Catholics in Dubai operate under restrictions as found in most other
Islamic countries. The church was allowed space to build one parish and a
school in 1965 for its foreign national population. Since then the
population of Dubai grew sharply, going from 0.28 million in 1971 to two
million in 2011.
The Catholic population of the city rose to
300,000-largely due to the influx of Filipino and Indian expatriots
(Arab states generally do not allow “foreign workers”-some whose
families have been in these countries for three generations-to become
citizens). Yet Vaidyanathan notes that the structural restrictions of
allowing only one parish for 300,000 members may be a big factor in the
Dubai's church significant degree of lay involvement.
The parish in Dubai is divided into many distinct ethnic and language
groups, including Indians, Filipinos, non-Gulf Arabs (such as Lebanese
and Syrians), Europeans (largely French), and Nigerians.
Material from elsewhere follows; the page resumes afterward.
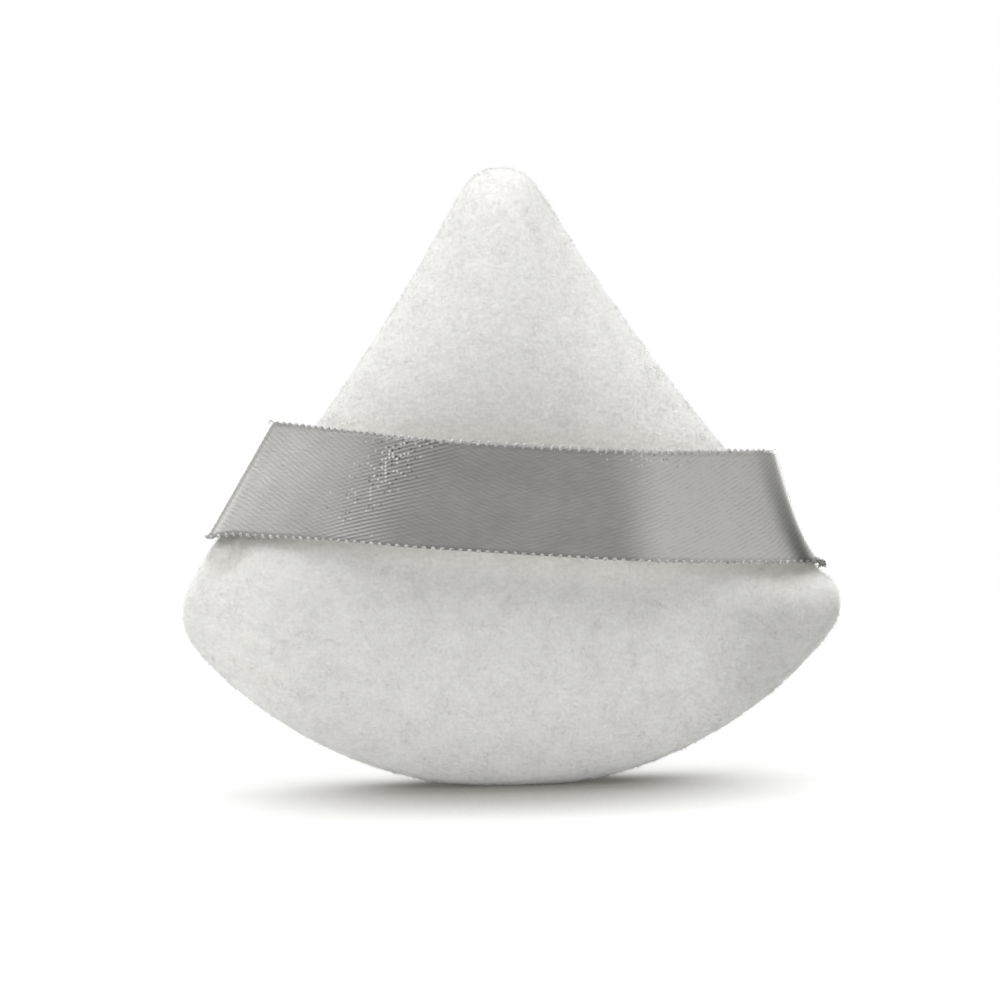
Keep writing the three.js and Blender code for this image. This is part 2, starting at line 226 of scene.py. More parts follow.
def smoothstep(value, low, high):
    t = np.clip((value - low) / (high - low), 0, 1)
    return t * t * (3 - 2 * t)


def lengths_along(points):
    """How far along a run each of its points is."""
    steps = np.linalg.norm(np.diff(points, axis=0), axis=1)
    return np.concatenate([[0], np.cumsum(steps)])


def points_at(wanted, station, points):
    """A run at the wanted lengths along it; station holds the lengths of its own points."""
    return np.stack([np.interp(wanted, station, column) for column in points.T], -1)


def resample(points, count):
    """Points with even steps along a closed run."""
    points = np.vstack([points, points[:1]])
    station = lengths_along(points)
    return points_at(np.linspace(0, station[-1], count, endpoint=False), station, points)


def rounded(values, sigma_steps):
    """A closed run of values, rounded by a Gaussian."""
    width = int(4 * sigma_steps) + 1
    offsets = np.arange(-width, width + 1)
    weights = np.exp(-0.5 * (offsets / sigma_steps) ** 2)
    weights /= weights.sum()
    return sum(w * np.roll(values, -o, axis=0) for w, o in zip(weights, offsets))


def waves(points, size, seed, count=14):
    """Soft noise from -1 to 1: a sum of seeded waves about so large."""
    own = np.random.default_rng(seed)
    total = np.zeros(len(points))
    for _ in range(count):
        direction = unit(own.normal(size=points.shape[1]))
        length = size * own.uniform(0.7, 1.6)
        total += np.sin(2 * math.pi * (points @ direction) / length + own.uniform(0, 2 * math.pi))
    return total / math.sqrt(count)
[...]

Since the
Catholic charismatic renewal is influential among Dubai's Catholics, the
majority of groups that meet in church are prayer groups.
All of these
groups, but especially the language communities, serve as homes for new
migrants, plugging them into social networks of people who “share their
language, ethnicity, cuisine and other cultural practices, thus enabling
them to feel a sense of belonging,” Vaidyanathan adds.
Thus, newcomers
or those on visit visas can find a job or housing through contacts they
make at church.
At the same time, the Dubai church tries to bring the various groups
together to foster unity and to provide social services and ministries.
Often such services and events involve economic opportunities, such as
job training and fund-raising for charitable causes. Because of the high
parishioner-to-priest ratio throughout the Gulf region, lay ministry
becomes especially important in providing social services.
This is most
obvious in Dubai, where there are only 10 priests for the 300,000
Catholics. In Bangalore, the parishioner-to-priest ratio is much lower,
which means that clergy are more heavily involved in social ministries.
Because middle-class professionals in Dubai have the most time and
resources, they often fill lay leadership roles in the church, according
to Vaidyanathan. Skilled professionals, ranging from engineers to
doctors and lawyers, have taken up the task of organizing and running
church groups aimed at social betterment and economic empowerment.
For
instance, one movement for Filipinos, headed by a Catholic charismatic
entrepreneur, teaches members how to start their own businesses; others
engage in “multi-level marketing” in which individuals generate revenue
by recruiting others to sell their products.
Such activity stands in sharp contrast with Bangalore, where lay
professionals are not highly involved in church social ministries, even
though the city is a hub of technology and business in India.
While the
unique structures of the Dubai church is a major reason for the
prominent role that professionals play in lay ministry, there may be
other factors in this phenomenon, concludes Vaidyanathan.
One such
factor may be that because expatriates in Dubai can only fill jobs in
the private sector (because they are not citizens), they do not have the
opportunity to work in social services and other public jobs as do
Catholics in Bangalore and other cities.